WHAT YOU NEED TO DO
Your task is to print all of the material verbatim.

— begin —

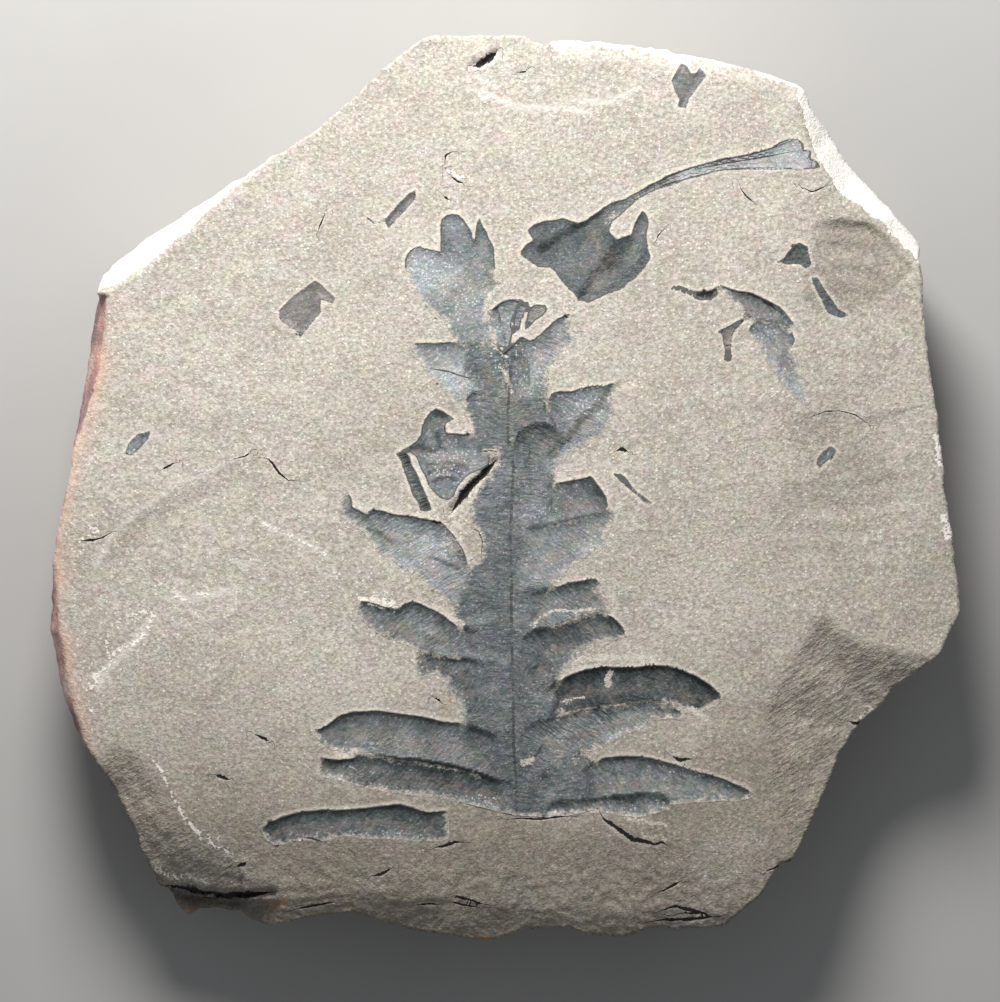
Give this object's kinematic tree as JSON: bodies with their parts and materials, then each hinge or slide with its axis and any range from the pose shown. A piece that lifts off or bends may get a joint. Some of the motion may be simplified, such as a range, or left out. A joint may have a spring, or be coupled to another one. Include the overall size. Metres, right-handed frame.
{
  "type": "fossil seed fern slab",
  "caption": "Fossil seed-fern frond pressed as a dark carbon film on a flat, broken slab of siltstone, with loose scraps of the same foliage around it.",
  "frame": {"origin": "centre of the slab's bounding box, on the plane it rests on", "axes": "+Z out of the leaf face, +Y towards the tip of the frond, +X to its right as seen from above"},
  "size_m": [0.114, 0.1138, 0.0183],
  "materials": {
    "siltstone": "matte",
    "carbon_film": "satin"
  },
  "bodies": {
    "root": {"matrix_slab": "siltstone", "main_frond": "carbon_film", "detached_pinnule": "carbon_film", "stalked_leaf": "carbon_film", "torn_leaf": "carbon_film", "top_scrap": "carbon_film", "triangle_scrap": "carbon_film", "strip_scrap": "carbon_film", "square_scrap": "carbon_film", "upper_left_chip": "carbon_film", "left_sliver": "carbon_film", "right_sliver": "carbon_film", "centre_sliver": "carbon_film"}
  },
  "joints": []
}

— end —

ANSWER TO THIS PROBLEM
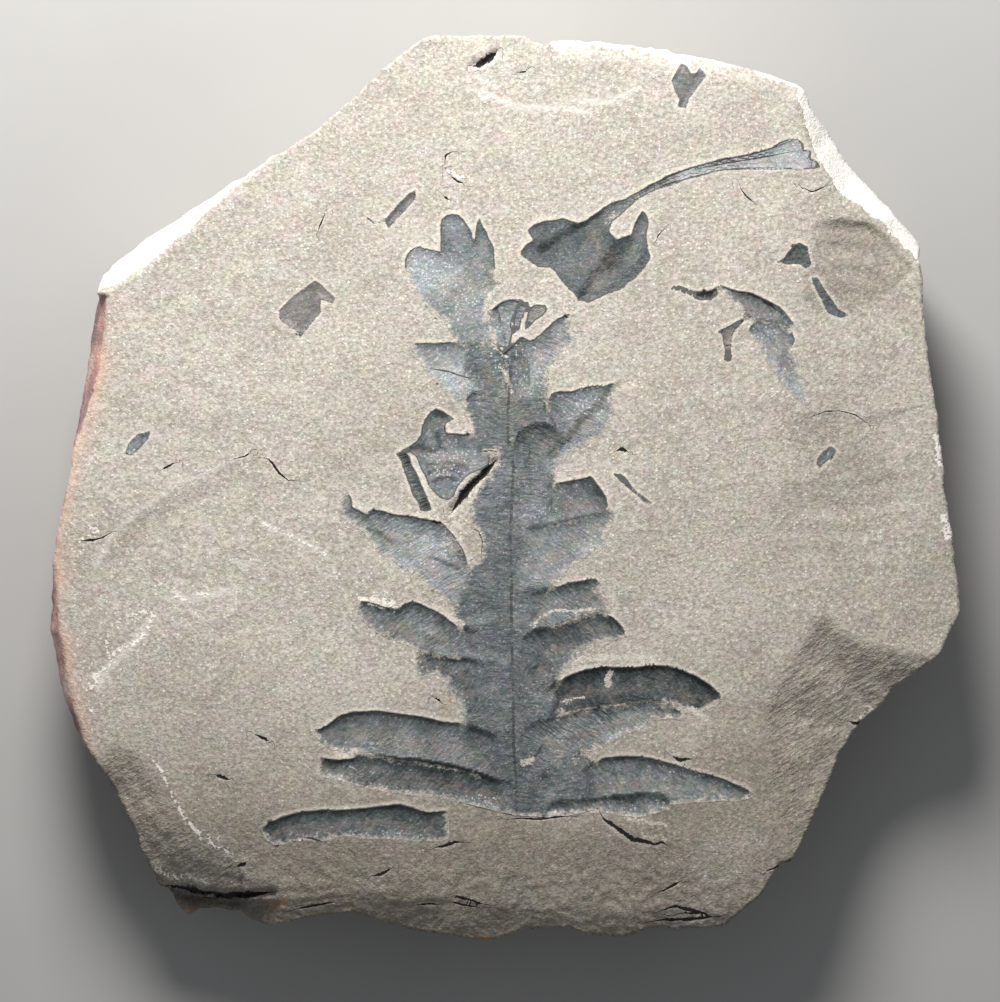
Give this object's kinematic tree as JSON: bodies with their parts and materials, then each hinge or slide with its axis and any range from the pose shown. A piece that lifts off or bends may get a joint. Some of the motion may be simplified, such as a range, or left out. A joint may have a spring, or be coupled to another one. Include the overall size. Metres, right-handed frame.
{
  "type": "fossil seed fern slab",
  "caption": "Fossil seed-fern frond pressed as a dark carbon film on a flat, broken slab of siltstone, with loose scraps of the same foliage around it.",
  "frame": {"origin": "centre of the slab's bounding box, on the plane it rests on", "axes": "+Z out of the leaf face, +Y towards the tip of the frond, +X to its right as seen from above"},
  "size_m": [0.114, 0.1138, 0.0183],
  "materials": {
    "siltstone": "matte",
    "carbon_film": "satin"
  },
  "bodies": {
    "root": {"matrix_slab": "siltstone", "main_frond": "carbon_film", "detached_pinnule": "carbon_film", "stalked_leaf": "carbon_film", "torn_leaf": "carbon_film", "top_scrap": "carbon_film", "triangle_scrap": "carbon_film", "strip_scrap": "carbon_film", "square_scrap": "carbon_film", "upper_left_chip": "carbon_film", "left_sliver": "carbon_film", "right_sliver": "carbon_film", "centre_sliver": "carbon_film"}
  },
  "joints": []
}